Abstract:

A quaternion-Kähler manifold is a 4n-dimensional Riemannian manifold whose holonomy group is contained in Sp(n)Sp(1), one of the 7 groups appearing in Berger’s list of Riemannian holonomy groups. They are automatically Einstein and can be regarded as a generalisation of hyperkähler manifolds. The Sp(1) factor in the holonomy is both a blessing and a curse. On the one hand, quaternion-Kähler manifolds are not in general Ricci-flat or even Kähler, which scraps a lot of complex-analytic and symplectic tools that otherwise could have been used to study their geometry. On the bright side, though, their tangent spaces are endowed with a quaternionic structure, which allows one to use methods from twistor theory and make a bridge to complex geometry and even complex-algebraic geometry. Amazingly, there are no known examples of compact nonsymmetric quaternion-Kähler manifolds that are not hyperkähler (Sp(n)Sp(1) is the only special holonomy group with no such examples!). At the same time, there are plenty of symmetric spaces – both compact and noncompact – which are quaternion-Kähler; in fact, there is precisely one such space for each compact simple Lie group.
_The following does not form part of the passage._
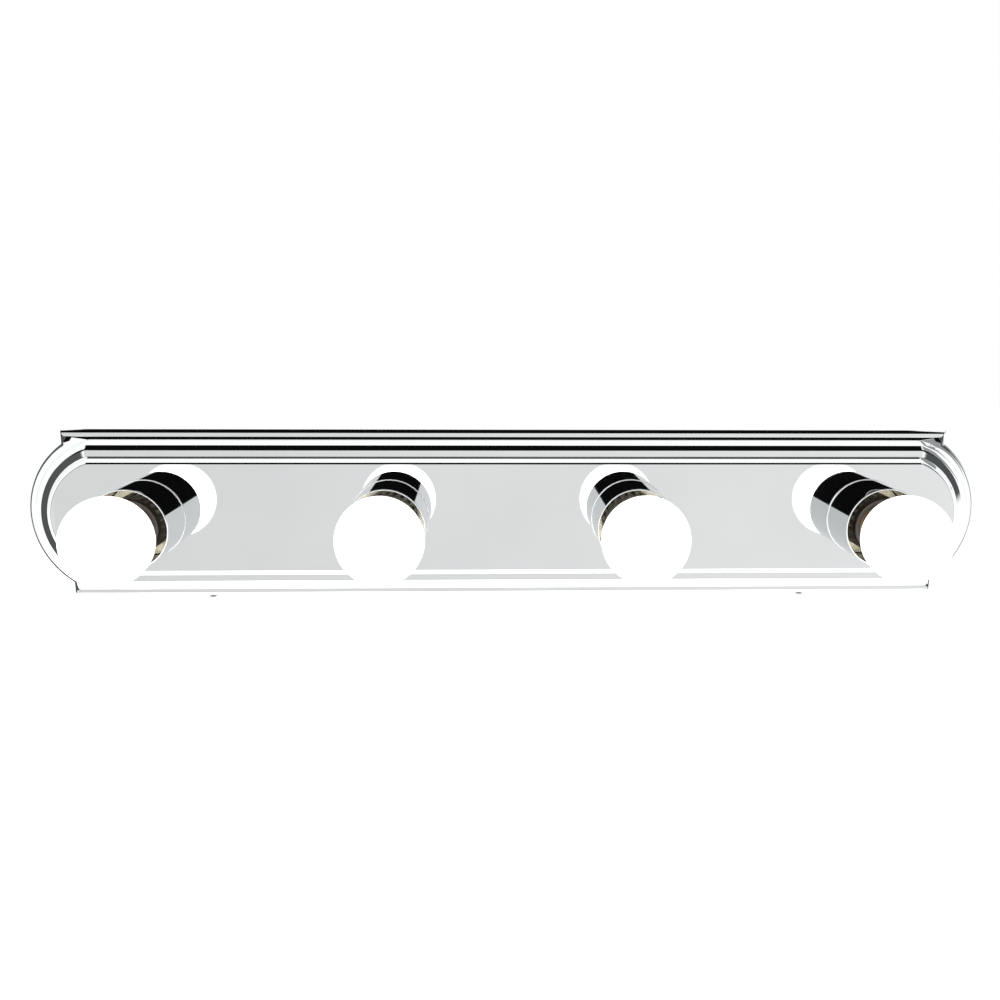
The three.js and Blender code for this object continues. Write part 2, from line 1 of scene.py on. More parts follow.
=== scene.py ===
"""Finished look of a four-light vanity bar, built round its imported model.

The bar is a stamped chrome cover on a galvanised wall pan, with four chrome socket cups.
Each cup holds a phenolic lampholder and a screw-in opal globe. Inside the bar the leads
run to wire nuts. Sizes in the classes are millimetres and the scene is in metres: +X runs
along the bar, +Z is up, and the bar stands off the wall towards -Y, so a point at depth d
has y = -d.
"""

import logging
import math
from collections.abc import Callable, Sequence
from dataclasses import dataclass
from enum import Enum

import bmesh
import bpy
import numpy as np
from mathutils import Matrix, Vector
from mathutils.geometry import tessellate_polygon


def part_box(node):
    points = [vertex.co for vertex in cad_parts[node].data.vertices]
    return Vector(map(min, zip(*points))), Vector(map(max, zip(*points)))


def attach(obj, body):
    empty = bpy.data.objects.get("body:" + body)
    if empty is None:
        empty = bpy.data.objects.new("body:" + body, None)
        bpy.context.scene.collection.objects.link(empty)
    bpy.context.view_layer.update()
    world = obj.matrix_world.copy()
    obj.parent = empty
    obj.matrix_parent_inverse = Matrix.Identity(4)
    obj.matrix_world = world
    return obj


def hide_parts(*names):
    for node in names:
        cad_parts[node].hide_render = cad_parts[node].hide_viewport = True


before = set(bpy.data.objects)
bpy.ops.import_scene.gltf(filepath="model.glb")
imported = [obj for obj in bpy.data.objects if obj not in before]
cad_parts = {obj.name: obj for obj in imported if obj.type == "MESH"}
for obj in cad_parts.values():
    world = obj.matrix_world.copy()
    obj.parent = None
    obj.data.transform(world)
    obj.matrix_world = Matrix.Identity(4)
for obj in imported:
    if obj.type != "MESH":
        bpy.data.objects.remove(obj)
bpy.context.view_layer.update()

MM = 0.001
SHEET = 0.8
GAP = 0.3
THREAD_PITCH = 3.629
FAR = 1e3  # a support distance so long that no extra points are added
RUN_SHARE = 0.49  # most of a run that a corner at one of its ends may take up
END_SHARE = 0.98  # the same for an open path's first and last run
FIXTURE = "fixture"
LOG = logging.getLogger("vanity_bar")

Corner = tuple[float, float, float]
Point = tuple[float, float]
Colour = tuple[float, float, float]


class Slot(Enum):
    """Material slots of the record."""

    CHROME = "polished_chrome"
    GALVANISED = "galvanised_steel"
    ZINC = "zinc_plate"
    BRASS = "brass"
    PHENOLIC = "brown_phenolic"
    OPAL = "opal_glass"
    CAP = "cap_aluminium"
    BLACK_GLASS = "black_glass"
    SOLDER = "solder"
    RUBBER = "black_rubber"
    HOT_LEAD = "black_lead"
    NEUTRAL_LEAD = "white_lead"
    GROUND_LEAD = "green_lead"
    RED_NUT = "red_nut"
    GREEN_NUT = "green_nut"
    GREEN_SCREW = "green_screw"


class Axis(Enum):
    """Which way a turned piece points."""

    OUT = "off the wall"
    UP = "upwards"
    DOWN = "downwards"


class Plane(Enum):
    """How a cut-out lies: facing the room, or standing on edge along the bar."""

    FACE = "face"
    EDGE = "edge"


# ---- Shapes --------------------------------------------------------------------------


def extent(node: str) -> tuple[Vector, Vector]:
    """Box of a CAD node.

    Args:
        node: The node's name.

    Returns:
        Its lowest and highest corners, in millimetres.
    """
    low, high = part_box(node)
    return low / MM, high / MM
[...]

For instance, the compact symplectic group Sp(n+1) corresponds to the quaternionic projective space HP^n.

This talk is supposed to be a relatively gentle introduction to the theory of quaternion-Kähler manifolds. I will assume that the listeners are acquainted with the basics of differential geometry and don’t faint at the word ‘holonomy’ and will define everything else.